Monday, December 3, 2012

by RANDY DUFFY

Two of the biggest challenges facing the pork industry are high feed costs and the elimination of gestation crates. High feed costs are currently the most pressing issue. The South American corn and soybean harvest in early 2013 and next fall's U.S. crop should hopefully bring costs down.

Using data from the OMAFRA farrow-to-finish swine budgets, the five year average from 2008 to 2012 for Ontario feed costs is about $1.14 per kg dressed weight. During the previous 10 years from 1998 to 2007, the figure was about $0.88 per kg dressed weight. Based on current dress weights, the last five years have resulted in feed costs increasing by $25 per head. Going forward, feed costs are expected to remain at a higher level as demand for corn has permanently increased largely due to ethanol production.

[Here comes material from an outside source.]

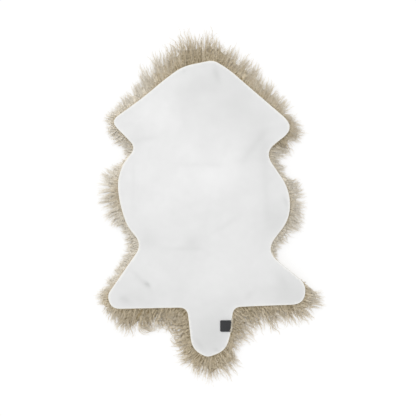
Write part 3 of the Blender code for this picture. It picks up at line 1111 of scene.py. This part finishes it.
CURLED_SEGMENT, STRAIGHT_SEGMENT, SEGMENT_SHRINK = 0.0048, 0.0085, 0.0070


def smooth(t):
    """From 0 to 1 with a soft start and a soft end."""
    t = min(1.0, max(0.0, t))
    return t * t * (3.0 - 2.0 * t)


def edge_lock(i, layer, clump, rng):
    """One strand: a line from under the skin's edge out to its tip."""
    step = wool_steps[i]
    jitter = rng.uniform(-0.5, 0.5) * wool_step
    across = i * wool_step + jitter - clump.middle
    off_middle = min(1.0, abs(across) / clump.half)
    point = step.clump
    plain_turn, curl_turn = TURN_SPREAD
    turn = clump.turn * (0.4 + 0.6 * point) + rng.gauss(0.0, plain_turn + curl_turn * step.curl)
    out = Matrix.Rotation(math.radians(turn), 2) @ out_directions[i]
    side = Vector((-out.y, out.x))
    spread = 0.44 + 0.25 * (1.0 - step.thick)
    length = LONGEST * step.reach * layer.length * clump.length
    length *= 1.0 - spread * rng.random() ** 1.25
    length *= 1.0 - 0.40 * point * off_middle**1.5
    length /= math.cos(math.radians(step.lean))
    hooks = clump.chance < step.curl
    hook = clump.hand * rng.uniform(*(HOOK if hooks else NO_HOOK))
    if hooks:
        length *= 1.0 + HOOK_GAIN * abs(hook)
    travel = length + layer.inset
    root = step.point - mean_out[i] * layer.inset - side * jitter
    skin_z = skin_height(step.point)
    high = skin_z * layer.start + rng.uniform(*ROOT_RISE)
    low = skin_z * layer.end
    wave = clump.wave * rng.uniform(0.6, 1.2) * (0.4 + 0.6 * point) * (1.0 + 1.6 * step.curl)
    phase = clump.phase + rng.uniform(-0.7, 0.7) + layer.start * 4.0
    waves = travel / (clump.pitch * rng.uniform(0.96, 1.04) * (1.0 - 0.4 * step.curl))
    path = []
    spot = root.copy()
    for k in range(GUIDE_POINTS):
        t = k / (GUIDE_POINTS - 1)
        shown = max(0.0, (t * travel - layer.inset) / max(length, 0.001))
        bow = hook * smooth((shown - 0.40) / 0.60) ** 1.2 + clump.bend * shown * 3.0
        heading = out * math.cos(bow) + side * math.sin(bow)
        if k:
            spot = spot + heading * travel / (GUIDE_POINTS - 1)
        drift = side * (across * point * 0.64 * smooth(shown))
        round_turn = phase + math.tau * waves * t
        ripple = side * (wave * math.sin(round_turn) * min(1.0, t * 2))
        z = high + (low - high) * shown**1.5 + wave * math.cos(round_turn)
        place = spot + drift + ripple
        path.append((place.x, place.y, max(FLOOR_CLEARANCE, min(high, z))))
    tip_room = STRAND_ROOM * (0.55 - 0.30 * point)
    shares = [k / (GUIDE_POINTS - 1) for k in range(GUIDE_POINTS)]
    room = [STRAND_ROOM + (tip_room - STRAND_ROOM) * smooth(t) for t in shares]
    depth = [STRAND_DEPTH * (1.0 - 0.6 * t) for t in shares]
    contrast = 0.05 + 1.4 * point**1.5
    # A lock's tone: its clump's and its own random shade, plus the table's `pale`, which is
    # partly painted light.
    tone = (clump.tone * 0.3 + rng.uniform(-TONE_SPREAD, TONE_SPREAD)) * contrast + step.pale
    segment = CURLED_SEGMENT if hooks else STRAIGHT_SEGMENT - SEGMENT_SHRINK * step.curl
    return Guide(path, room, depth, rng.uniform(*CRIMP_HEIGHTS), tone, segment)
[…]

These higher feed costs will no doubt cause some producers to decide to exit the industry. Some or all of this lost production may be replaced by consolidation, expansion or increased productivity. Eventually, retail, wholesale and farm level pork prices will all need to rise to a price level sufficient to cover these increased feed costs. However, as consumer pork prices go up less product will be consumed.

The elimination of gestation crates may have a larger impact than higher feed costs on the long term structure of the North American industry. This will be one more regulation added to the list of those faced by pork producers. Producers will have to incur additional costs to renovate their current facilities and will be required to produce fewer pigs in the same amount of space they currently have. The margins in the pork industry in recent years have not been sufficient to allow producers to reinvest a lot of money in their facilities.

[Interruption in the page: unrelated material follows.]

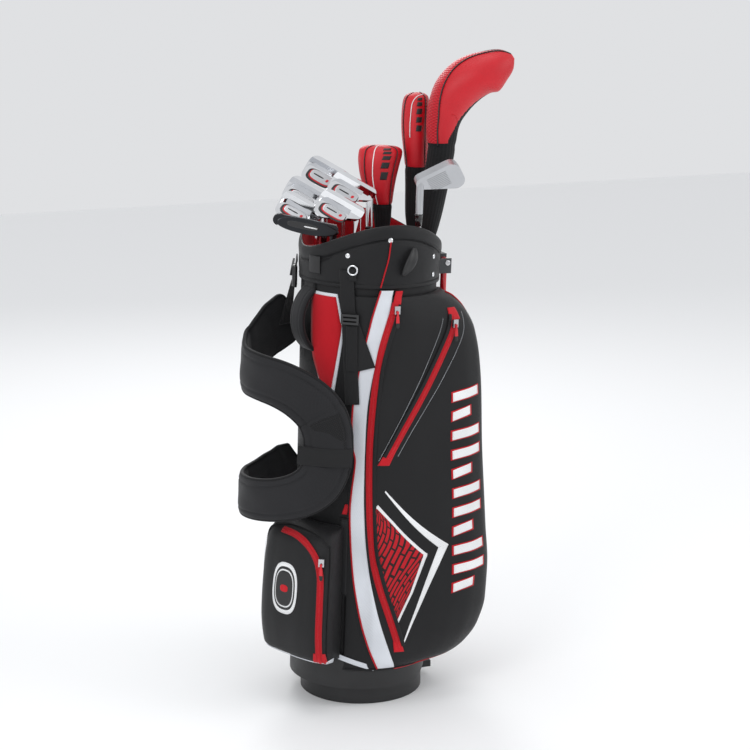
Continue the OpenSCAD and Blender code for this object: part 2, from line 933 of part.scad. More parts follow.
// Stations of each padded cover and its knit sock: [across, up, tilt, half across, half deep]
driver_sock = [[0, -34, 0, 16, 16], [0, -16, 0, 19, 19], [1, 20, 0, 22, 22], [3, 70, -3, 23, 23],
    [4, 117, -8, 24.5, 24], [0.5, 160, -8, 29, 29], [5, 195, 5, 36, 37], [16, 223, 12, 42, 43],
    [33, 245, 20, 44.5, 45], [54, 261, 34, 44, 43], [76, 279, 41, 33.5, 35],
    [94, 292, 47, 21.5, 22], [105, 299, 50, 5, 5]];
driver_body = [[1, 150, -8, 8, 8], [3, 170, -4, 18, 18], [8, 197, 5, 29, 30], [17, 222, 12, 35, 36],
    [33, 244, 20, 37.5, 38], [53, 259, 34, 36, 36], [72, 274, 41, 26, 28], [86, 284, 47, 13, 14],
    [92, 288, 50, 4, 4]];
fairway_sock = [[4, -30, 0, 15, 15], [4, 0, 0, 19, 19], [4, 50, 0, 20, 20], [3, 84, 0, 21, 25],
    [0, 118, 0, 23, 32], [-2, 148, 0, 24, 37], [-2, 172, 0, 24, 38], [-1, 192, 0, 21, 33],
    [0, 206, 0, 15, 22], [1, 212, 0, 5, 8]];
fairway_body = [[0, 95, 0, 7, 8], [0, 110, 0, 12, 16], [0, 125, 0, 18, 26], [-2, 148, 0, 19, 31],
    [-2, 170, 0, 18, 32], [-1, 186, 0, 15, 26], [0, 197, 0, 8, 14], [0, 201, 0, 3, 5]];
hybrid_sock = [[0, -32, 0, 13, 13], [0, -12, 0, 15.5, 15.5], [-1, 4, 0, 17, 18], [-6, 30, 0, 24, 23],
    [-10, 62, 0, 32, 28], [-11, 88, 0, 36, 30], [-10, 104, 0, 34, 26], [-9, 113, 0, 25, 18],
    [-8, 117, 0, 8, 6]];
hybrid_body = [[0, 30, 0, 8, 8], [-4, 44, 0, 15, 15], [-9, 62, 0, 24, 21], [-11, 86, 0, 29, 24],
    [-10, 100, 0, 25, 19], [-9, 108, 0, 10, 8]];

// Wood or hybrid head: a rounded body on a straight hosel
module wood_head(body, low) {
    steps = 16;
    color(charcoal)
        difference() {
            union() {
                filling(body, 0, steps, 24);
                translate([0, 0, low - hosel_len])
                    cylinder(r = 6.6, h = body[1][1] + 4 - low + hosel_len);
            }
            translate([0, 0, low - hosel_len - 1])
                cylinder(r = tip_r, h = 31);
        }
}

module head_cover(stations) {
    color(red)
        sock(stations, cover_t, 22, 28);
}

module driver_head() { at_club(driver_at, driver_lean) wood_head(driver_body, driver_at[2]); }
module driver_shaft() { at_club(driver_at, driver_lean) club_shaft(driver_at, driver_lean); }
module driver_grip() { at_club(driver_at, driver_lean) club_grip(driver_lean); }
module driver_cover() { at_club(driver_at, driver_lean) head_cover(driver_sock); }
module fairway_head() { at_club(fairway_at) wood_head(fairway_body, fairway_at[2]); }
module fairway_shaft() { at_club(fairway_at) club_shaft(fairway_at); }
module fairway_grip() { at_club(fairway_at) club_grip(); }
module fairway_cover() { at_club(fairway_at) head_cover(fairway_sock); }
module hybrid_head() { at_club(hybrid_at) wood_head(hybrid_body, hybrid_at[2]); }
module hybrid_shaft() { at_club(hybrid_at) club_shaft(hybrid_at); }
module hybrid_grip() { at_club(hybrid_at) club_grip(); }
module hybrid_cover() { at_club(hybrid_at) head_cover(hybrid_sock); }
module putter_head() { at_club(putter_at) putter_blade(); }
module putter_shaft() { at_club(putter_at) club_shaft(putter_at); }
module putter_grip() { at_club(putter_at) club_grip(); }

// An iron's steel shaft with its grip
module iron_shaft(place) {
    at_club(place) {
        color(steel)
            club_shaft(place);
        club_grip();
    }
}

base_foot();
base_boot();
hinge_pins();
bag_tube();
top_cuff();
divider();
stays();
leg_bracket();
actuator_rod();
leg(-1);  // leg_near
leg_tip(-1);  // leg_near_tip
leg(1);  // leg_far
leg_tip(1);  // leg_far_tip
side_pocket(1);  // side_pocket_near
side_pocket(-1);  // side_pocket_far
ball_pocket();
valuables_pocket();
carry_handle();
strap_pad(upper_pad, pad_w);  // strap_pad_upper
strap_pad(lower_pad, pad_w - 8);  // strap_pad_lower
strap_webbing();
strap_buckles();
rivets();
zippers();
zip_slider(tube_slider, on_side);  // slider_tube
zip_pull(tube_slider, on_side);  // pull_tube
zip_slider(side_slider, on_side);  // slider_side
zip_pull(side_slider, on_side);  // pull_side
zip_slider(ball_slider, on_ball);  // slider_ball
zip_pull(ball_slider, on_ball);  // pull_ball
driver_head();
driver_shaft();
driver_grip();
driver_cover();
fairway_head();
fairway_shaft();
fairway_grip();
fairway_cover();
hybrid_head();
hybrid_shaft();
hybrid_grip();
hybrid_cover();
at_club(iron_6_at) iron_head(iron_6_at, 28, 180);  // iron_6_head
iron_shaft(iron_6_at);  // iron_6_shaft
at_club(iron_7_at) iron_head(iron_7_at, 32);  // iron_7_head
iron_shaft(iron_7_at);  // iron_7_shaft
at_club(iron_8_at) iron_head(iron_8_at, 36);  // iron_8_head
iron_shaft(iron_8_at);  // iron_8_shaft
at_club(iron_9_at) iron_head(iron_9_at, 40);  // iron_9_head
iron_shaft(iron_9_at);  // iron_9_shaft
at_club(pitching_wedge_at) iron_head(pitching_wedge_at, 45);  // pitching_wedge_head
iron_shaft(pitching_wedge_at);  // pitching_wedge_shaft
at_club(sand_wedge_at) iron_head(sand_wedge_at, 50);  // sand_wedge_head
iron_shaft(sand_wedge_at);  // sand_wedge_shaft
putter_head();
putter_shaft();
putter_grip();
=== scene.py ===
"""Looks of a golf stand bag with its clubs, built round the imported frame. Metres, +Z up."""

import math

import bpy
import numpy as np
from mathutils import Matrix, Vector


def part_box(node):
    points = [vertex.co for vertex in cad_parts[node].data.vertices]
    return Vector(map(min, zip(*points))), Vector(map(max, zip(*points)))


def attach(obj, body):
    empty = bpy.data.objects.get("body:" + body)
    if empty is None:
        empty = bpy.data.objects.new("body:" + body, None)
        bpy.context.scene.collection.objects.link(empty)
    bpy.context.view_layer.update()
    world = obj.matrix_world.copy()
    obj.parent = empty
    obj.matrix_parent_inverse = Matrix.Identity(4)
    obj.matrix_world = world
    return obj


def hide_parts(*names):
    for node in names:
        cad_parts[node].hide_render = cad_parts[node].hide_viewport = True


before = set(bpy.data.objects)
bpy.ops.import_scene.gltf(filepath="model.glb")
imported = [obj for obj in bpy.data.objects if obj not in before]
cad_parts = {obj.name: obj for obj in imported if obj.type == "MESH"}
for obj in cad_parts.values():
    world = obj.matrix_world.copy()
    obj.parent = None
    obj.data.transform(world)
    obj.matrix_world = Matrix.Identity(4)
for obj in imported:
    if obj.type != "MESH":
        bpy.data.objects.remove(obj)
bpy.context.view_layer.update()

MM = 0.001
# The bag leans back a little, and the clubs' grid is turned in its mouth as the camera is
LEAN = math.radians(2)
TURN = math.radians(-22)
# Sizes of the bag in its own frame, in millimetres
BAG_H = 877.0
RIM_DIP = 50.0
CUFF_Z = 765.0
CUFF_R = 125.8
TUBE_R = 120.0
BOOT_R = 124.3
# How far from the axis the clubs' places are measured
REACH = 107.2
# Height in metres at which the grips end and the shafts start
GRIP_TOP = 0.3236


# ---------- camera, light and floor ----------

def look():
    """Camera at standing height, to the strap side of the bag's front."""
    camera = bpy.data.cameras.new("camera")
    camera.lens = 99.17
    camera.sensor_width = 36
    eye = bpy.data.objects.new("camera", camera)
    eye.location = (-1.3269, -3.3790, 1.430)
    eye.rotation_euler = (math.radians(90 - 13.065), 0, TURN)
    bpy.context.scene.collection.objects.link(eye)
    bpy.context.scene.camera = eye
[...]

While world pork production and consumption has been experiencing a long term increase, the outlook for North America is quite different. The North American consumer will consume less pork at a higher price based on a more strict animal welfare standard. It remains to be seen if consumers will pay a higher price for pork since they have grown accustomed to seeing regular lower priced features on premium cuts like tenderloin, loins and ribs by retailers.

The long term cost to produce pork in North America is going up as a result of both higher feed costs and the elimination of gestation crates. The long term trend for domestic consumption in North America is going down. If production is maintained at its current level, this will require an increasing reliance on international pork exports. Will other countries continue to purchase North American pork exports if the price increases over the long term?

In terms of competitiveness, other pork producing countries are also feeling the effects of rising feed costs. However, with the exception of the EU countries, these other regions may not necessarily face the same increased regulatory pressure and costs related to animal welfare issues like the elimination of gestation crates. As a result, North American production is being put at a competitive disadvantage by the stricter animal welfare demands from retailers, large restaurant chains and other pork buyers.

Will these buyers pay a higher price if the elimination of gestation crates results in a $15 or $20 per hog increase in the cost of production for example? What will these buyers do if they are not able to source sufficient quantities of non-gestation stall produced pork from North American sources? Will they source lower priced pork from countries with less stringent animal welfare standards?

In summary, the pork industry will continue to adapt and change in order to mitigate feed costs in the short term and consider viable housing options in the long term. It appears though that pork buyers have not anticipated the long term consequences of their new purchase policies. BP

Randy Duffy is Research Associate at the University of Guelph, Ridgetown Campus.